The Crown contended that the evidence did not establish that the juror's conduct constituted misconduct and contended that the trial judge was in error in finding to the contrary.  In particular, the Crown submitted that the juror did not make the inquiry "for the purpose" of obtaining information about a matter relevant to the trial but did so for her own personal purpose.  On the proper construction of s 68C(1), read with s 53A(1)(c), the juror had engaged in misconduct by making an inquiry for the purpose of obtaining information about a matter relevant to the trial and the trial judge was in error in taking the ten verdicts before discharging that juror.  The Working with Children Check evidence was obviously on the mind of the juror who decided to make the inquiry, first, when they made the inquiry which was recorded in the note from the foreperson, and second, when they decided "to share the results of that inquiry and the reasons for making it with the rest of the jury" the following morning.

Conclusion:

The appeal in each matter be allowed in part.  The Court will set aside the order of the Court of Criminal Appeal of the Supreme Court of New South Wales made on 3 August 2018 and, in its place, order that:

(a) the appeal be allowed in part;
(b) the appellant's convictions on Counts 4 and 6 to 12 be set aside; and
(c) a new trial be had on Counts 4 and 6 to 12.

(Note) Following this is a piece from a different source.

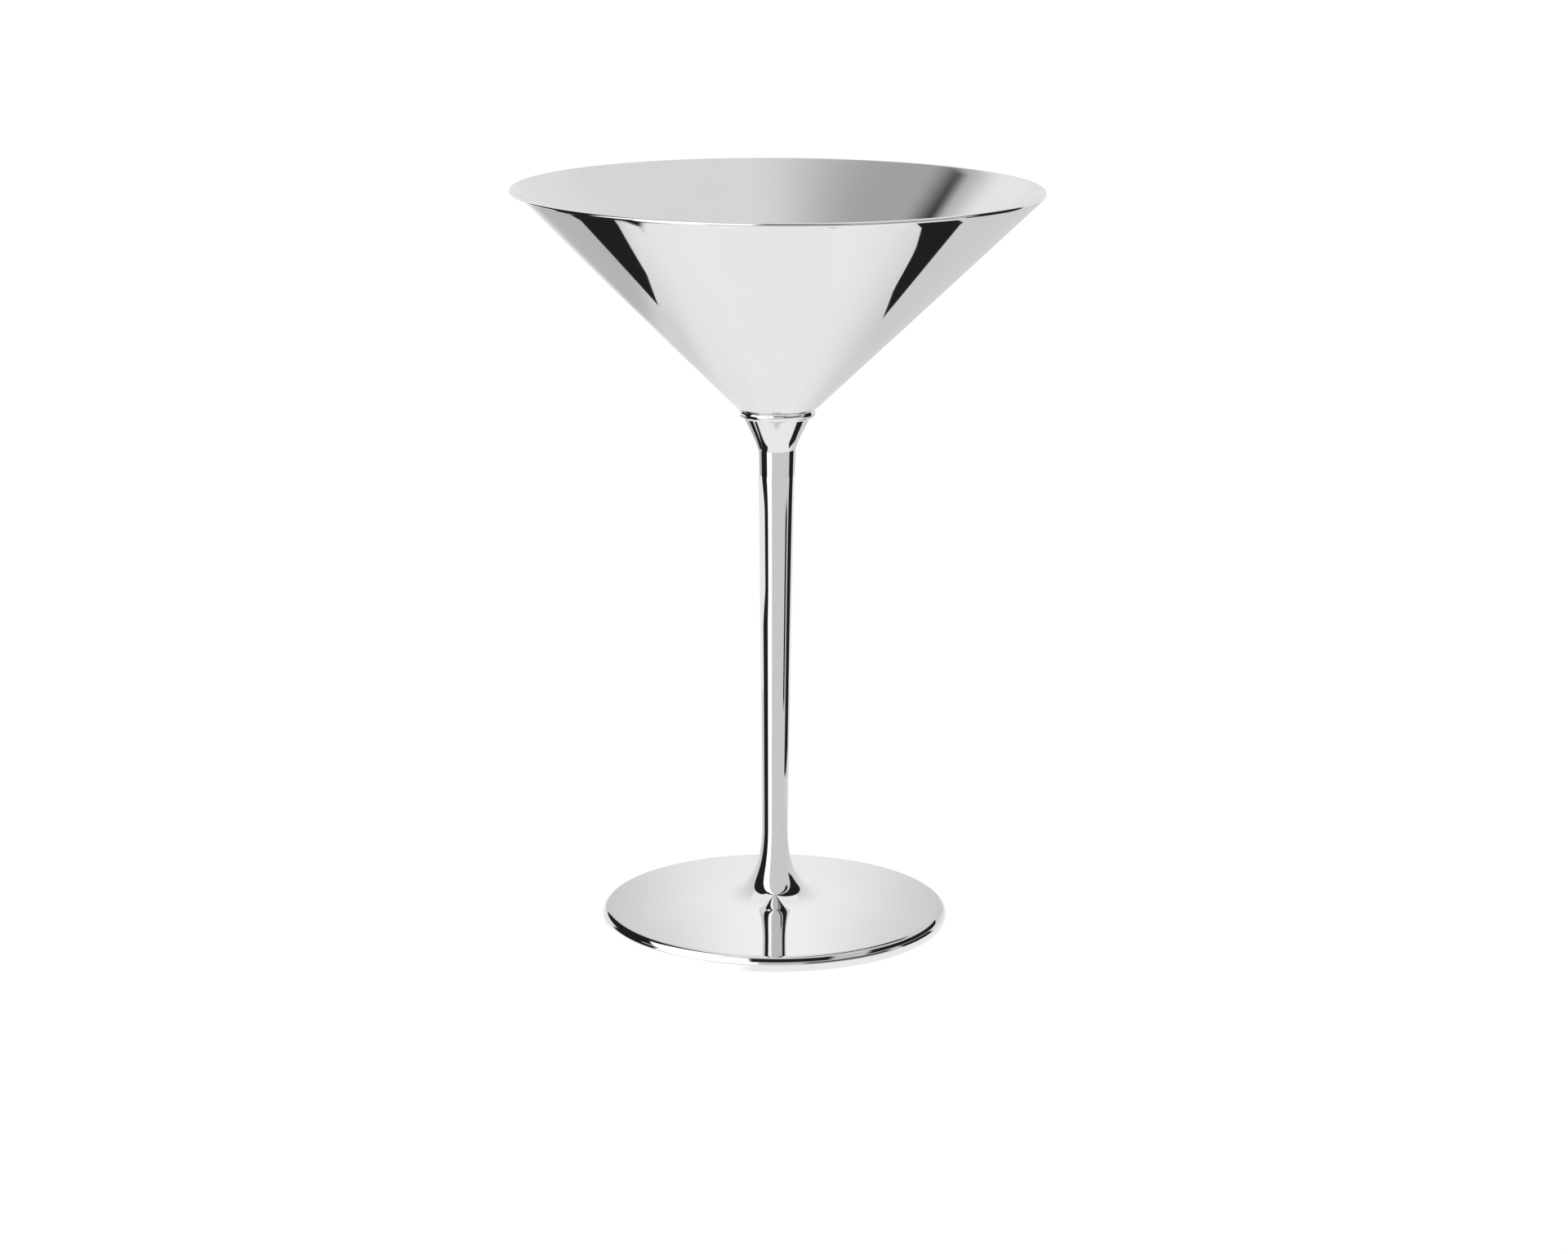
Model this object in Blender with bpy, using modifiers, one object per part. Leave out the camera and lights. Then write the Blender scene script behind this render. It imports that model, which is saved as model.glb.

In relation to Counts 1 and 5, the Court will remit the matter to the Court of Criminal Appeal of the Supreme Court of New South Wales to consider whether:

(a) to affirm or vary the appellant's sentence under s 7(1) of the Criminal Appeal Act 1912 (NSW);

(b) to remit the matter to the District Court of New South Wales under s 12(2) of the Criminal Appeal Act 1912 (NSW); or

(c) to await the outcome of any new trial on Counts 4 and 6 to 12.